The reason for my reaction is that when one hears official statements about assessment, it's almost always emphasized that it has to be suitably scientific. "Proven valid and reliable" is a standard formula, and certainly "measurable" figures (see "Measurement Smesurement" for my opinion on that). However it is stated, there isn't much room for something as touchy-feely as subjective opinions of course instructors. I do give good arguments for both validity and reliability in Assessing the Elephant, but FACS is never going to look like a psychometrician's version of assessment. So it was a shock and a very pleasant surprise to hear a note of common sense in the assessment symphony. I think when Steve made that remark, he assumed that this special knowledge professors acquire after working with students was simply inaccessible as assessment data. But it's not, and by now Coker has many thousands of data points over more than a decade to prove it. And it turned out to be the key to showing the QEP actually worked.

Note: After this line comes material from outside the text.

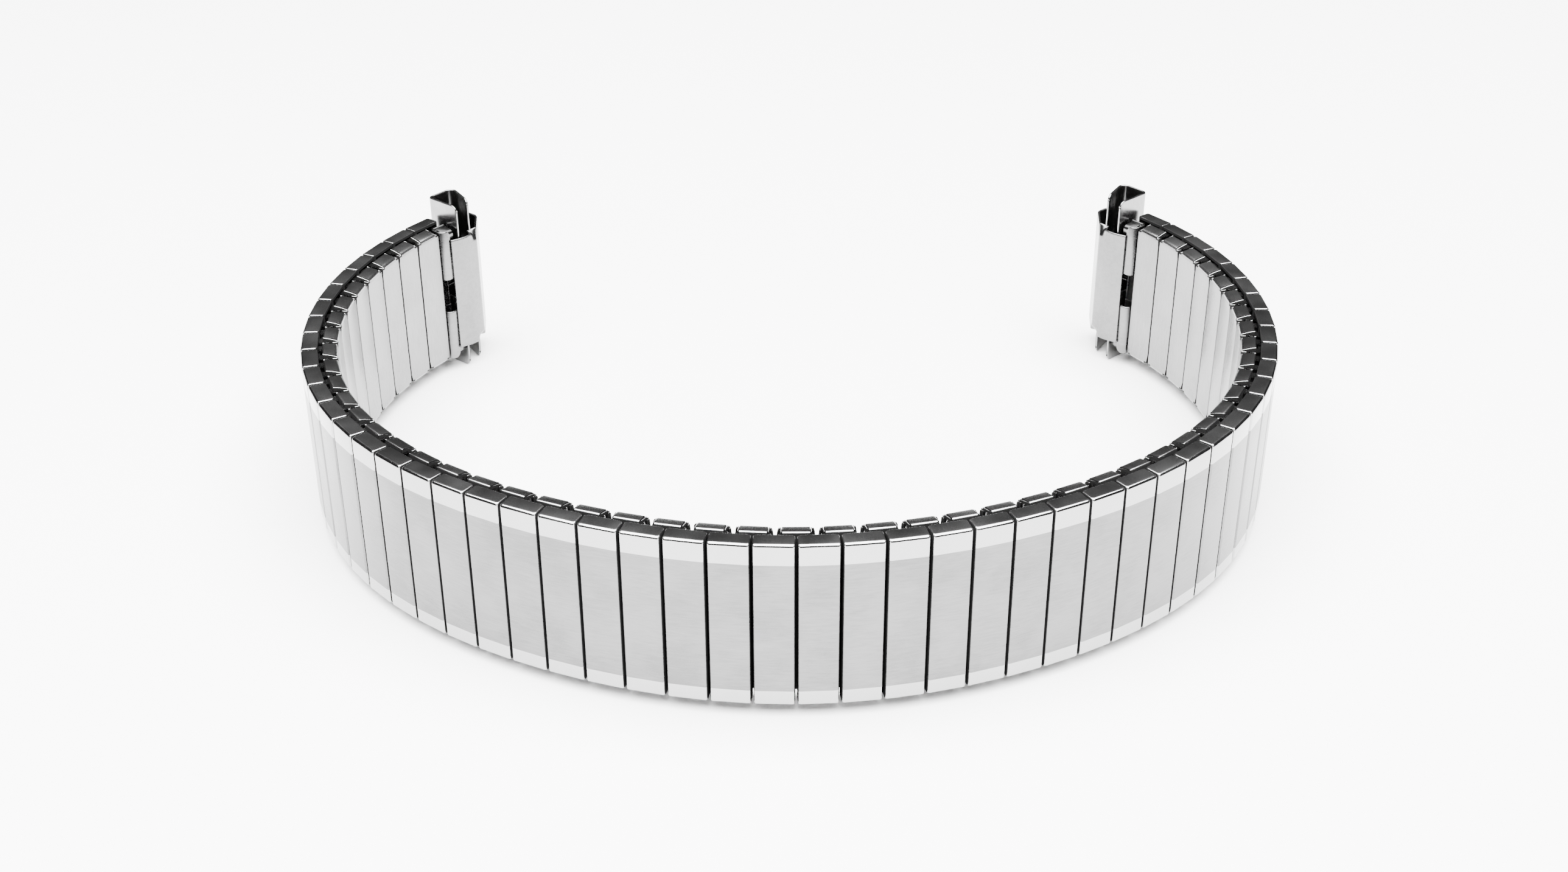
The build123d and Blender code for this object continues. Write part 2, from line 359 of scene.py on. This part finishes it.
def stand(point, along):
    """A piece's place: its x against the travel, its y outwards and its z up the band."""
    x = -along.normalized()
    z = Vector((0, 0, 1))
    y = z.cross(x)
    turn = Matrix((x, y, z)).transposed().to_4x4()
    spot = Matrix.Translation(Vector((point.x, point.y, EDGE)))
    return Matrix.Scale(MM, 4) @ spot @ turn


def link_stand(number):
    """The place of an outer link, midway between its hinges."""
    before, after = HINGES[number - 1], HINGES[number]
    return stand((before + after) / 2, after - before)


def hinge_stand(number):
    """The place of an inner link, on a hinge and halfway between its outer links' directions."""
    before = (HINGES[number] - HINGES[number - 1]).normalized()
    after = (HINGES[number + 1] - HINGES[number]).normalized()
    return stand(HINGES[number], before + after)


def end_stand(side):
    """The place of an end's pieces. The right end's are the left end's, mirrored."""
    if side == "left":
        along = Matrix.Rotation(math.radians(-END_TURN), 3, "Z") @ (HINGES[1] - HINGES[0])
        return stand(HINGES[0], along)
    along = Matrix.Rotation(math.radians(END_TURN), 3, "Z") @ (HINGES[-1] - HINGES[-2])
    return stand(HINGES[-1], along) @ Matrix.Diagonal((-1, 1, 1, 1))


# Outlines in plan

def drawn_in(radius, distance):
    """How far a round edge has drawn in at a distance from its end."""
    if distance >= radius:
        return 0.0
    return radius - math.sqrt(max(radius**2 - (radius - distance) ** 2, 0.0))


def arc_distances(radius, angles):
    """How far from an edge its rounding is at each angle."""
    return [radius * (1 - math.cos(math.radians(angle))) for angle in angles]


def rounded_box(half, low, high, low_radius, high_radius, steps=5):
    """A rectangle with rounded corners, from the low left one round."""
    corners = (
        (-half + low_radius, low + low_radius, low_radius, 180),
        (half - low_radius, low + low_radius, low_radius, 270),
        (half - high_radius, high - high_radius, high_radius, 0),
        (-half + high_radius, high - high_radius, high_radius, 90),
    )
    outline = []
    for x, y, radius, start in corners:
        for step in range(steps + 1):
            angle = math.radians(start + 90 * step / steps)
            outline.append((x + radius * math.cos(angle), y + radius * math.sin(angle)))
    return outline


def rounded_path(points, radii, spacing=0.3, arc_step=15, end_radius=0.0):
    """An open path with rounded corners and close points where its free ends are to be rounded."""
    points = [Vector(point) for point in points]
    marks = [points[0]]
    for before, corner, after, radius in zip(points, points[1:], points[2:], radii):
        inward = (before - corner).normalized()
        onward = (after - corner).normalized()
        opening = inward.angle(onward)
        run = radius / math.tan(opening / 2)
        centre = corner + (inward + onward).normalized() * radius / math.sin(opening / 2)
        start = corner + inward * run - centre
        finish = corner + onward * run - centre
        turn = math.atan2(start.x * finish.y - start.y * finish.x, start.dot(finish))
        count = max(2, math.ceil(abs(math.degrees(turn)) / arc_step))
        for step in range(count + 1):
            marks.append(centre + Matrix.Rotation(turn * step / count, 2) @ start)
    marks.append(points[-1])
    if end_radius:
        near = arc_distances(end_radius, range(15, 91, 15))
        head, tail = marks[1] - marks[0], marks[-2] - marks[-1]
        first = [marks[0] + head.normalized() * run for run in near if run < head.length]
        last = [marks[-1] + tail.normalized() * run for run in near if run < tail.length]
        marks = marks[:1] + first + marks[1:-1] + last[::-1] + marks[-1:]
    path = [marks[0]]
    for before, after in zip(marks, marks[1:]):
        count = max(1, math.ceil((after - before).length / spacing))
        path += [before.lerp(after, (step + 1) / count) for step in range(count)]
    return path


# Meshes

def unwrap(made, faces):
    """Texture coordinates in millimetres: round and along the piece on its sides, flat on its ends."""
    uv = made.loops.layers.uv.verify()
    for face in faces:
        level = abs(face.normal.z) > LEVEL_LOOK
        for loop in face.loops:
            x, y, z = loop.vert.co
            loop[uv].uv = (x, y) if level else (x + y, z)


def skin(made, rings, material_of):
    """A closed skin through rings of points; material_of picks each face's material."""
    rows = [[made.verts.new(point) for point in ring] for ring in rings]
    faces = []
    for below, above in zip(rows, rows[1:]):
        for here in range(len(below)):
            there = (here + 1) % len(below)
            faces.append(made.faces.new((below[here], below[there], above[there], above[here])))
    faces.append(made.faces.new(list(reversed(rows[0]))))
    faces.append(made.faces.new(rows[-1]))
    for face in faces:
        face.normal_update()
        face.smooth = True
        face.material_index = material_of(face.calc_center_median(), face.normal)
    unwrap(made, faces)
    return faces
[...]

I have implemented the FACS at JCSU, and created a cool dashboard for it. I showed this off at the meeting, and you can download a sample of it here if you want. The real one is interactive so you can disaggregate the data down to the level you want to look at, even generating individual student reports for advisors. Setting up and running the FACS is trivial. It costs no money, takes no time, and you get rich data back that can be used for all kinds of things. Everyone should do this as a first, most basic, method of assessment.

1 comment:

  1. Dave, my interpretation of Steve's comment was that he was talking about the interpretation of data. I wrote down 'professional judgment is essential to process'. So, even where one has a reliable/valid test, interpretation of the results should be made by the faculty. What does the data tell us about our students?